There has been much attention, and rightly so, on the CIA’s extensive use of torture, which the Senate Select Committee on Intelligence is said to have documented in its still-classified 6,000-page report. The use of torture is not limited to the CIA, however. It is all too common across the United States. Solitary confinement is torture, and it is used routinely in jails, prisons and immigration detention facilities here at home. Grass-roots movements that have been pressuring for change are beginning to yield significant results. The coalitions include prisoners, their families, a broad swath of legal and social-justice groups and, increasingly, prison guards and officials themselves.
One official who worked to reduce the use of solitary confinement was Tom Clements. The executive director of Colorado’s Department of Corrections, Clements was at home on March 19, 2013, when his doorbell rang. As he opened the door, he was gunned down, murdered by Evan Ebel, who had been released from solitary confinement directly to the street less than two months earlier. The small, nonprofit Colorado Independent was the only outlet to link the murder to the psychological damage that Ebel suffered in solitary confinement. Another ex-prisoner who corresponded with Ebel disclosed text messages with him, shortly before Ebel killed Clements. One text read, “im just feeling peculiar & the only way i know i know to remedy that is via use of ‘violence.’”
Ironically, Clements was trying, successfully, to reform Colorado’s solitary-confinement policies, referred to there as “administrative segregation.” A year before his murder, Clements told The Colorado Independent’s Susan Greene, “There’s a lot of research around solitary and isolation in recent years, some tied to POWs and some to corrections … long periods of isolation can be counter-productive to stable behavior and long-term rehabilitation goals.” He was concerned with the direct release of prisoners from solitary back into the community, a practice that likely contributed to his murder. His successor, Rick Raemisch, continues to pursue the reforms started by Tom Clements. Raemisch subjected himself to over 20 hours in solitary, and emerged even more committed to changing the system.
Juan Mendez, the United Nations special rapporteur on torture, issued a special report on solitary confinement in 2011, concluding “Segregation, isolation, separation, cellular, lockdown, Supermax, the hole, Secure Housing Unit (SHU) … whatever the name, solitary confinement should be banned by states as a punishment or extortion technique.” His latest full report on global torture includes several noted alleged excesses by the United States, including abusive solitary confinement practiced from Afghanistan to Guantanamo Bay to New York state, Louisiana and California.
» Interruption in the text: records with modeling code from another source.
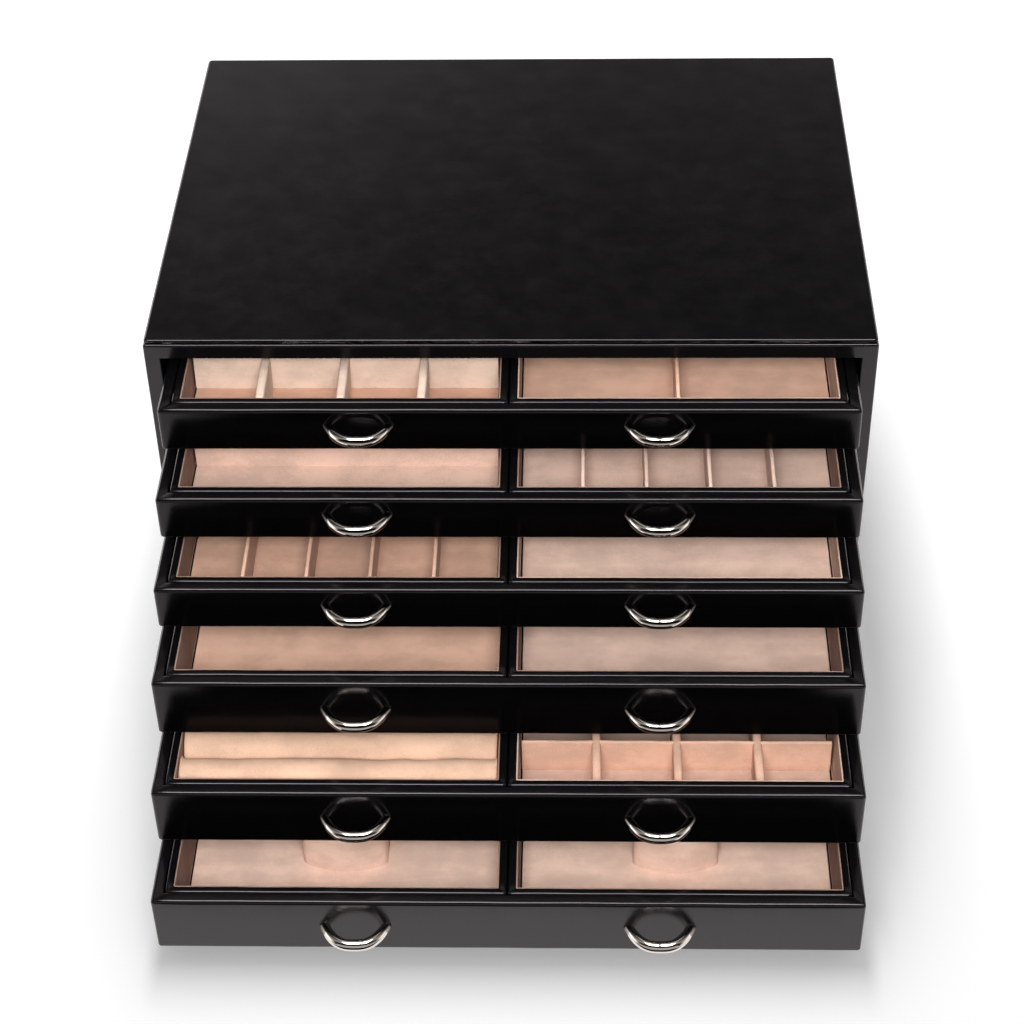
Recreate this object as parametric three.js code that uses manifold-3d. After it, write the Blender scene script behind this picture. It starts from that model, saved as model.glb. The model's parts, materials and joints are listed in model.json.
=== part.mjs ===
// Jewellery chest with six drawers, in millimetres.
// The origin is the middle of the underside, +Y runs into the depth, +X to the right, +Z up.
// A leather-covered case holds six drawers on shelves. Each drawer carries two lined trays,
// and two half-round metal pulls whose studs go through its front.
import * as THREE from 'three';
import { mergeVertices } from 'three/addons/utils/BufferGeometryUtils.js';
import Module from 'manifold-3d';

const wasm = await Module();
wasm.setup();

// Case
const CASE_WIDTH = 380;
const CASE_DEPTH = 286;
const SIDE_BOARD = 8.5;
const TOP_BOARD = 8.5;
const BOTTOM_BOARD = 8.5;
const BACK_BOARD = 6;
const CAP_PANEL = 3.4;
const CAP_CORNER = 2;
const CAP_ROUND = 1.5;
const BOARD_CORNER = 1.2;
const BOARD_ROUND = 0.8;
const BASE_FELT = 1;
const BASE_FELT_INSET = 3;
const SHELF_THICKNESS = 4;
const SHELF_SETBACK = 1.5;
const SHELF_CORNER = 1.6;
const SHELF_ROUND = 1.2;
const GLUE_LINE = 0.1;

// Drawers: three low ones above three high ones
const LOW_DRAWER_HEIGHT = 25.8;
const HIGH_DRAWER_HEIGHT = 35.7;
const DRAWER_SIDE_PLAY = 1.8;
const DRAWER_BACK_PLAY = 0.5;
const DRAWER_SEAT_GAP = 0.3;
const DRAWER_HEADROOM = 1.2;
const TOP_HEADROOM = 6.9;
const DRAWER_WALL = 6;
const DRAWER_BOTTOM = 1.6;
const DRAWER_CORNER = 2.2;
const DRAWER_ROUND = 2;

// How far each drawer stands open at rest, from the top one down
const OPENING_1 = 35;
const OPENING_2 = 68.4;
const OPENING_3 = 102.3;
const OPENING_4 = 137.8;
const OPENING_5 = 174.4;
const OPENING_6 = 210.2;

// Trays and their velour
const TRAY_PLAY = 0.3;
const TRAY_MIDDLE_GAP = 0.5;
const TRAY_WALL = 4;
const TRAY_BOTTOM = 0.8;
const TRAY_CORNER = 2.6;
const TRAY_INNER_CORNER = 1;
const TRAY_ROUND = 1;
const LINING = 0.8;
const LINING_DROP = 0.4;
const INSERT_PLAY = 0.7;
const FLOOR_PAD = 0.9;
const PADDED_WALL = 4.5;
const PADDED_WALL_ROUND = 1.6;
const CARD_WALL = 2;
const CARD_WALL_ROUND = 0.8;
const WALL_DROP = 0.9;
const CELL_ROW_DEPTH = 35.1;
const BRACELET_ROW_DEPTH = 41.7;

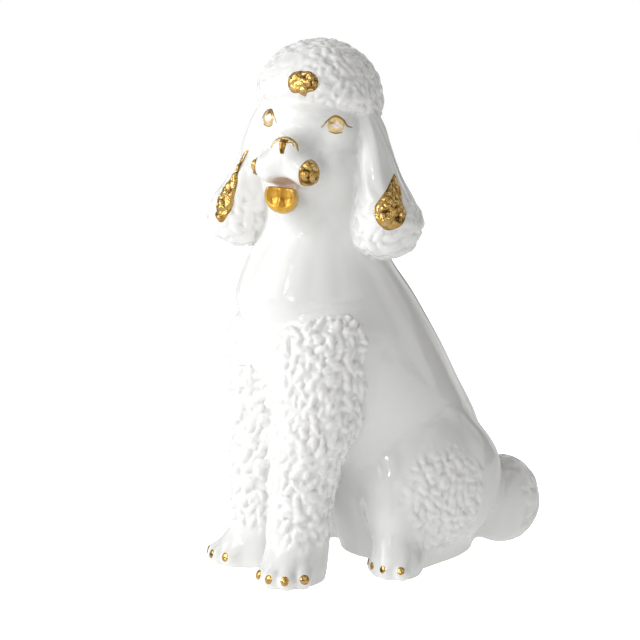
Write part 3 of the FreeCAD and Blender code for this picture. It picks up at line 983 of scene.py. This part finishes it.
def amber_glaze():
    """Cloudy amber lustre of the tongue, one plainer amber round its rim."""
    material, tree, shader = new_material("amber_lustre")
    washes = ((0.3, (0.46, 0.22, 0.02)), (0.5, (0.68, 0.38, 0.05)), (0.72, (0.86, 0.54, 0.10)))
    tint = ramp(tree, noise(tree, 70, 3), washes)
    # Round the rim the noisy amber gives way to one plain, duller amber.
    tint = mixed(tree, attribute(tree, "rim"), tint, (0.62, 0.42, 0.14))
    tree.links.new(tint, shader.inputs["Base Color"])
    shader.inputs["Metallic"].default_value = 0.6
    tree.links.new(shifted(tree, noise(tree, 160), 0.3, 0.7, 0.16, 0.28), shader.inputs["Roughness"])
    bumped(tree, shader, noise(tree, 300, 2), 0.3, 0.0004)
    return material


def plain(name, colour, roughness):
    material, _, shader = new_material(name)
    shader.inputs["Base Color"].default_value = (*colour, 1)
    shader.inputs["Roughness"].default_value = roughness
    return material


# --- Stage, light and camera ---------------------------------------------------------------

AIM = Vector((0.0278, -0.0655, 0.175))      # in metres, as are the distances and lamp sizes below
CAMERA_AZIMUTH, CAMERA_ELEVATION, CAMERA_DISTANCE = 57, 9, 1.2
CAMERA_LENS, SENSOR_WIDTH = 101.25, 36      # millimetres
WINDOW_AZIMUTH = CAMERA_AZIMUTH - 76
# Each lamp's name, azimuth, elevation, distance, width and height, and watts.
SOFTBOXES = (
    ("window", WINDOW_AZIMUTH, 26, 1.5, (0.9, 1.1), 10),
    ("screen", CAMERA_AZIMUTH - 58, 28, 1.5, (0.9, 1.1), 5),
    ("lamp", CAMERA_AZIMUTH - 22, 14, 1.7, (0.10, 0.10), 1.6),
    ("tall lamp", CAMERA_AZIMUTH - 32, 25, 1.7, (0.05, 0.30), 1.2),
)
FLOOR_GLOW, FLOOR_GLOW_SEEN = 0.30, 1.0     # on the object, and to the camera


def towards(azimuth, elevation):
    """Unit vector from the object out to a viewer at this azimuth and elevation."""
    a, e = math.radians(azimuth), math.radians(elevation)
    return Vector((math.sin(a) * math.cos(e), -math.cos(a) * math.cos(e), math.sin(e)))


def aim_at(thing, position, outward):
    """Place a camera or lamp so that it looks back along the outward direction."""
    thing.location = position
    thing.rotation_mode = "QUATERNION"
    thing.rotation_quaternion = outward.to_track_quat("Z", "Y")
    bpy.context.scene.collection.objects.link(thing)


def make_camera():
    lens = bpy.data.cameras.new("camera")
    lens.lens = CAMERA_LENS
    lens.sensor_width = SENSOR_WIDTH
    lens.clip_start = 0.01
    lens.clip_end = 20
    outward = towards(CAMERA_AZIMUTH, CAMERA_ELEVATION)
    camera = bpy.data.objects.new("camera", lens)
    aim_at(camera, AIM + outward * CAMERA_DISTANCE, outward)
    bpy.context.scene.camera = camera


def softbox(name, azimuth, elevation, distance, size, power):
    lamp = bpy.data.lights.new(name, "AREA")
    lamp.shape = "RECTANGLE"
    lamp.size, lamp.size_y = size
    lamp.energy = power
    outward = towards(azimuth, elevation)
    aim_at(bpy.data.objects.new(name, lamp), AIM + outward * distance, outward)


def make_sky():
    """A white studio: plain white to the camera, brighter at the window side, patchy in reflections."""
    world = bpy.data.worlds.new("studio")
    bpy.context.scene.world = world
    world.use_nodes = True
    tree = world.node_tree
    background = tree.nodes["Background"]
    way = tree.nodes.new("ShaderNodeNewGeometry").outputs["Incoming"]
    towards_window = add_node(tree, "ShaderNodeVectorMath", operation="DOT_PRODUCT")
    tree.links.new(way, towards_window.inputs[0])
    towards_window.inputs[1].default_value = -towards(WINDOW_AZIMUTH, 25)
    soft = shifted(tree, towards_window.outputs["Value"], -0.5, 0.9)
    shades = ((0.0, (0.345, 0.34, 0.328)), (0.5, (0.345, 0.341, 0.331)), (1.0, (0.36, 0.36, 0.36)))
    light = ramp(tree, soft, shades)
    patches = add_node(tree, "ShaderNodeTexNoise", Scale=2.6, Detail=1.0)
    tree.links.new(way, patches.inputs["Vector"])
    panes = ((0.44, (0.05, 0.045, 0.04)), (0.50, (0.7, 0.7, 0.7)), (0.62, (1.2, 1.2, 1.2)))
    room = ramp(tree, patches.outputs["Fac"], panes)
    ray = tree.nodes.new("ShaderNodeLightPath")
    seen = mixed(tree, ray.outputs["Is Glossy Ray"], light, room)
    seen = mixed(tree, ray.outputs["Is Camera Ray"], seen, (1.0, 1.0, 1.0))
    tree.links.new(seen, background.inputs["Color"])


def make_stage():
    bpy.ops.mesh.primitive_plane_add(size=6)
    floor = bpy.context.object
    floor.name = "floor"
    paper = plain("floor_paper", (0.92, 0.92, 0.92), 0.8)
    glow = paper.node_tree.nodes["Principled BSDF"].inputs
    glow["Emission Color"].default_value = (1, 1, 1, 1)
    ray = paper.node_tree.nodes.new("ShaderNodeLightPath")
    seen = shifted(paper.node_tree, ray.outputs["Is Camera Ray"], 0, 1, FLOOR_GLOW, FLOOR_GLOW_SEEN)
    paper.node_tree.links.new(seen, glow["Emission Strength"])
    floor.data.materials.append(paper)
    make_sky()
    for lamp in SOFTBOXES:
        softbox(*lamp)
    bpy.context.scene.view_settings.view_transform = "Standard"


make_camera()
make_stage()
glaze = white_glaze()
gold = gold_lustre()
make_skin(glaze, amber_glaze())
make_lustre(gold, pearl_lustre())
make_claws(gold)
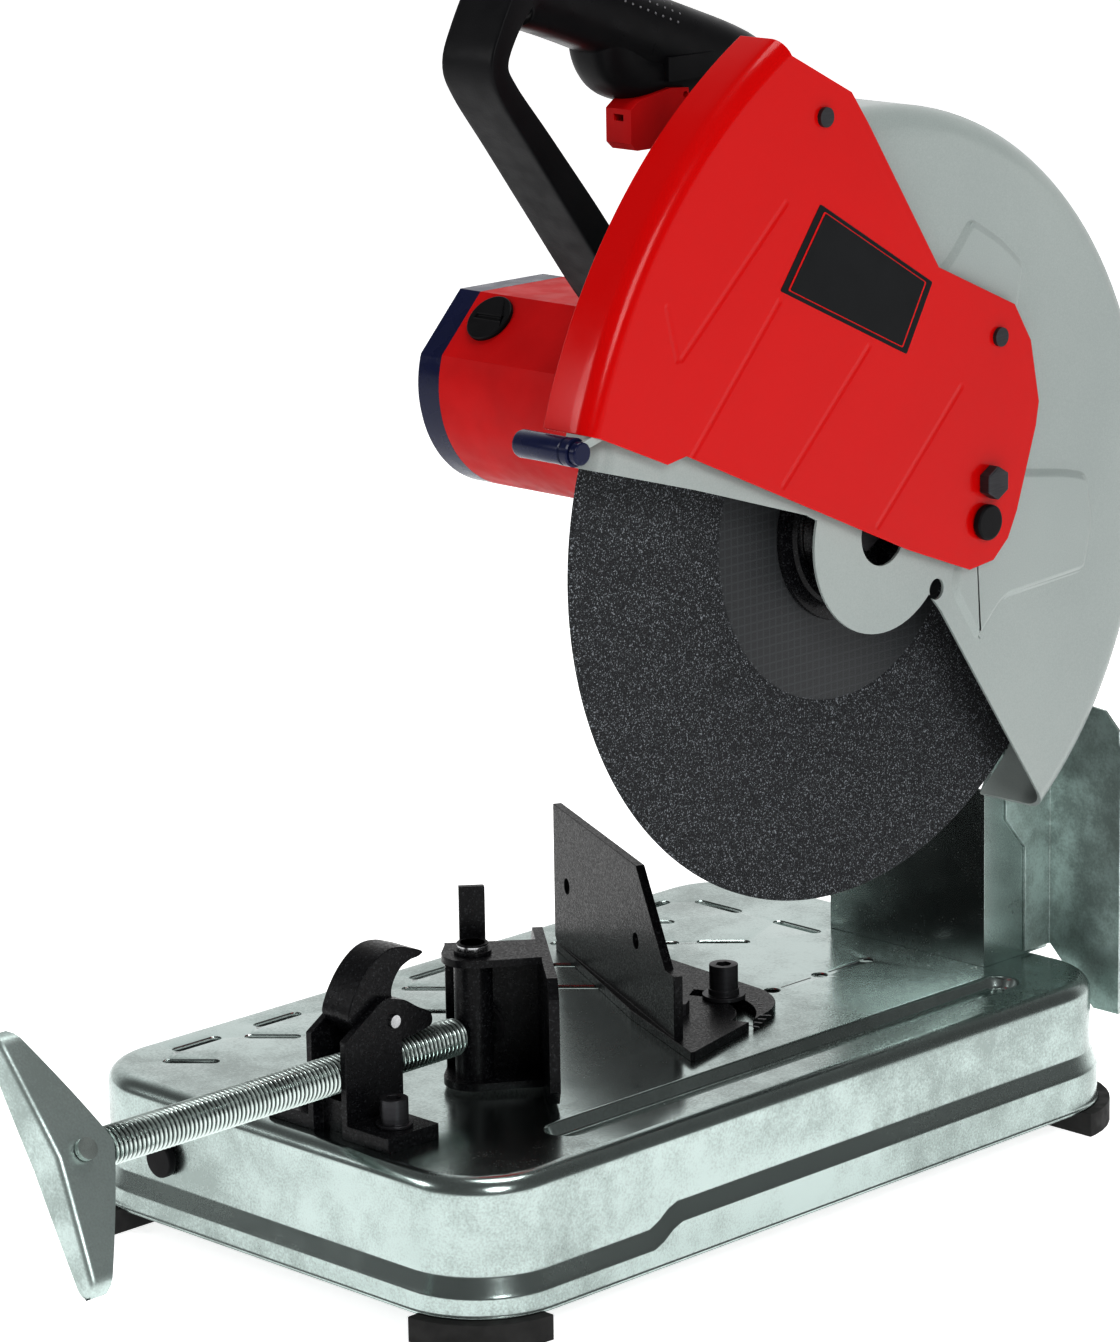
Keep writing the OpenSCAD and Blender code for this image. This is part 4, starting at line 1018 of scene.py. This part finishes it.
def tab():
    """Ear that carries the knob, on a narrow neck that runs up behind the hood."""
    outer_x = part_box("knob_tab")[1].x
    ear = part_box("lift_knob")
    cy, cz, ear_r = (ear[0].y + ear[1].y) / 2, (ear[0].z + ear[1].z) / 2, 0.0052
    bm = bmesh.new()
    plate_x(bm, [(cy + ear_r * math.cos(a), cz + ear_r * math.sin(a))
                 for a in (2 * math.pi * i / 32 for i in range(32))], ear[1].x, outer_x)
    piece = make_piece("knob_ear", bm, NAVY, ["knob_tab"], 40.0)
    bevel(piece, 0.0008)
    bm = bmesh.new()
    plate_x(bm, [(cy - 0.001, cz + 0.0005), (cy + 0.020, cz + 0.0060), (cy + 0.020, cz + 0.0105),
                 (cy - 0.001, cz + 0.0045)], outer_x - 0.0018, outer_x - 0.0002)
    make_piece("knob_neck", bm, GREY, [], 40.0, body="hood")


guard_pads()
knob()
tab()


# ------------------------------------------------------------------ hood
def pressed_hood():
    """Red sheet: flat face, wall round the front, the two joined by a rolled edge."""
    low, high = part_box("hood")
    face_x, wall_x, sheet = high.x, low.x, 0.0015
    radius, roll = 0.2745, 0.0085
    y0, z0 = HOOD_HINGE.y, HOOD_HINGE.z
    start, stop, steps = math.radians(163.0), math.radians(119.5), 40
    edge = [(0.0256, 0.5303), (0.0367, 0.5152), (0.0850, 0.4436), (0.1390, 0.4193), (0.1508, 0.4006),
            (0.1569, 0.3706), (0.1548, 0.3594), (0.1412, 0.3205), (0.1348, 0.3081), (0.1243, 0.2992),
            (0.1074, 0.2973), (0.0639, 0.3141), (-0.0834, 0.3809), (-0.0955, 0.3789)]
    bm = bmesh.new()
    rings = []
    for k in range(steps + 1):
        a = start + (stop - start) * k / steps
        section = [(wall_x, radius), (face_x - roll - 0.004, radius)]
        section += [(face_x - roll + roll * math.sin(b), radius - roll + roll * math.cos(b))
                    for b in (math.pi / 2 * i / 6 for i in range(7))]
        rings.append(ring_of(bm, [Vector((x, y0 + r * math.cos(a), z0 + r * math.sin(a)))
                                  for x, r in section]))
    for a, b in zip(rings, rings[1:]):
        for i in range(len(a) - 1):
            bm.faces.new((a[i], a[i + 1], b[i + 1], b[i]))
    rest = [bm.verts.new(Vector((face_x, y, z))) for y, z in edge]
    bm.faces.new([ring[-1] for ring in rings] + rest)
    piece = make_piece("hood_pressed", bm, RED_HOOD, ["hood"], 40.0)
    turned = piece.data.polygons[-1].normal.x > 0
    solid = piece.modifiers.new("sheet", "SOLIDIFY")
    solid.thickness = sheet
    solid.offset = -1.0 if turned else 1.0
    bevel(piece, 0.0004, 2, 50.0)


def bordered_label():
    """Blank black plate inside a thin red line."""
    back_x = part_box("label_plate")[0].x
    y0, z0 = HOOD_HINGE.y, HOOD_HINGE.z
    corners = [Vector((-0.1132, 0.1634)), Vector((-0.0372, 0.1184)), Vector((-0.0552, 0.0874)),
               Vector((-0.1399, 0.1276))]
    middle = sum(corners, Vector((0.0, 0.0))) / 4
    layers = [("label_black_edge", 1.0, 0.0002, LABEL_BLACK), ("label_red_line", 0.91, 0.0004, RED_HOOD),
              ("label_black_field", 0.885, 0.0006, LABEL_BLACK)]
    for name, scale, thick, look in layers:
        outline = rounded([middle + (c - middle) * scale for c in corners], 0.001)
        bm = bmesh.new()
        plate_x(bm, [(y0 + p.x, z0 + p.y) for p in outline], back_x, back_x + thick)
        if name == "label_black_field":
            make_piece(name, bm, look, ["label_plate"])
        else:
            make_piece(name, bm, look, [], body="hood")


pressed_hood()
bordered_label()


# ------------------------------------------------------------------ rounded copies of machined nodes
for node_name, width in (
        ("nut_bracket", 0.0014), ("jaw_yoke", 0.0008), ("jaw_plate", 0.0010),
        ("fence_plate", 0.0016), ("base_feet", 0.0018), ("trigger", 0.0040), ("motor_end_cap", 0.0030),
        ("brush_caps", 0.0009), ("bearing_cover", 0.0012), ("head_arm", 0.0025), ("jaw_post", 0.0007),
        ("guard_shell", 0.0006), ("hood_bolt", 0.0006), ("pivot_nuts", 0.0006),
        ("fence_lock_bolt", 0.0006), ("nut_bracket_bolts", 0.0006), ("base_plug", 0.0008),
        ("hood_pivot", 0.0010), ("spark_guard", 0.0003), ("pivot_bracket", 0.0006),
        ("lock_button", 0.0012), ("motor_housing", 0.0008)):
    soften(node_name, width)


# ------------------------------------------------------------------ floor, light and camera
def sheet_on_floor(name, half_x, half_y, z):
    mesh = bpy.data.meshes.new(name)
    mesh.from_pydata([(-half_x, -half_y, z), (half_x, -half_y, z), (half_x, half_y, z), (-half_x, half_y, z)],
                     [], [(0, 1, 2, 3)])
    return linked(name, mesh)


def studio():
    """White floor with a dark patch under the pan, a bright backdrop on one side and three lamps."""
    size, inset, above = 30.0, 0.058, 0.0004
    floor = sheet_on_floor("floor", size, size, 0.0)
    pale = Graph("pale_floor", (0.86, 0.86, 0.86), 0.7, Specular_IOR_Level=0.1, Emission_Strength=0.8)
    pale.put("Emission Color", (1.0, 1.0, 1.0, 1.0))
    pale.colour(pale.blend(pale.noise(3.0), (0.85, 0.85, 0.85), (0.87, 0.87, 0.87)))
    floor.data.materials.append(pale.material)
    shade = sheet_on_floor("floor_shade", BASE_HIGH.x - inset, BASE_HIGH.y - inset, above)
    shade.data.materials.append(RUBBER)
    backdrop, fade_between, dim, bright = (-0.68, 0.73, -0.35), (0.15, 0.75), 0.16, 1.05
    aim = Vector((0.0, 0.0, 0.25))
    world = bpy.data.worlds.new("studio")
    bpy.context.scene.world = world
    world.use_nodes = True
    sky = world.node_tree.nodes["Background"]
    sky.inputs["Strength"].default_value = 1.0
    nodes, links = world.node_tree.nodes, world.node_tree.links
    direction = nodes.new("ShaderNodeTexCoord")
    towards = nodes.new("ShaderNodeVectorMath")
    towards.operation = "DOT_PRODUCT"
    towards.inputs[1].default_value = backdrop
    fade = nodes.new("ShaderNodeMapRange")
    fade.interpolation_type = "SMOOTHSTEP"
    for value, socket in zip((0.0, *fade_between, dim, bright), fade.inputs):
        socket.default_value = value
    links.new(direction.outputs["Generated"], towards.inputs[0])
    links.new(towards.outputs["Value"], fade.inputs[0])
    links.new(fade.outputs[0], sky.inputs["Color"])
    for name, place, size_m, watts in (("key", (2.1, -0.9, 1.5), 1.0, 26.0),
                                       ("fill", (-1.4, -2.1, 1.3), 0.8, 14.0),
                                       ("top", (0.1, 0.5, 2.4), 1.2, 26.0)):
        data = bpy.data.lights.new(name, "AREA")
        data.shape = "DISK"
        data.size = size_m
        data.energy = watts
        lamp = linked(name, data)
        lamp.location = place
        lamp.rotation_euler = (aim - lamp.location).to_track_quat("-Z", "Y").to_euler()


def camera():
    """The photograph's view: its angle, its lens and its slight roll."""
    azimuth, elevation, roll = (math.radians(v) for v in (45.2646, 13.7573, -0.9549))
    back = Vector((math.sin(azimuth) * math.cos(elevation), -math.cos(azimuth) * math.cos(elevation),
                   math.sin(elevation)))
    right = Vector((math.cos(azimuth), math.sin(azimuth), 0.0))
    up = back.cross(right)
    right, up = (right * math.cos(roll) + up * math.sin(roll), up * math.cos(roll) - right * math.sin(roll))
    data = bpy.data.cameras.new("view")
    data.sensor_width = 36.0
    data.sensor_fit = "AUTO"
    data.lens = 139.09
    data.clip_end = 60.0
    obj = linked("view", data)
    place = Matrix((right, up, back)).transposed().to_4x4()
    place.translation = Vector((1.68393, -1.69861, 0.83237))
    obj.matrix_world = place
    bpy.context.scene.camera = obj


studio()
camera()
bpy.context.scene.view_settings.view_transform = "Standard"
bpy.context.scene.view_settings.gamma = 0.85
In California, prisoners went on hunger strike for months last year, protesting solitary confinement, gaining widespread public support and achieving some of their demands. In Louisiana, Albert Woodfox has been in solitary confinement for more than 42 years, found guilty of murdering a prison guard, despite the lack of any physical evidence linking him to the crime and eyewitnesses placing him elsewhere at the time. Courts have ordered his release three times, the most recent of which was appealed by the state of Louisiana. A federal appeals court is expected to decide on his case soon.
Studies have found that irreversible psychological damage can occur after just 15 days in solitary confinement. The UN’s Mendez alleges that New York state’s prison system is excessively harsh in its use of solitary. The New York Campaign for Alternatives to Isolated Confinement is pushing a bill, the Humane Alternatives to Long-Term (HALT) Solitary Confinement Act. The bill would limit such confinement to 15 days, and create special treatment facilities for prisoners suffering from mental illness, and grant more time outside the cell, including contact with others.
Even prison guards are weighing in against solitary. In Texas, Lance Lowry, president of AFSCME Local 3807 of the Texas Correctional Employees, wrote an open letter to Texas prison officials that called on them to reduce the use of solitary confinement, including on the state’s death row. He told me on the “Democracy Now!” news hour, “What we found is the overall use of solitary confinement in Texas was not serving its intended purposes. We went from a couple hundred lock-up cells to over 8,000 at one point.” Recidivism, violence and the overall financial costs of incarceration are all increased by the use of solitary confinement.
Most importantly, it’s torture. It’s time to put an end to solitary confinement.
Denis Moynihan contributed research to this column.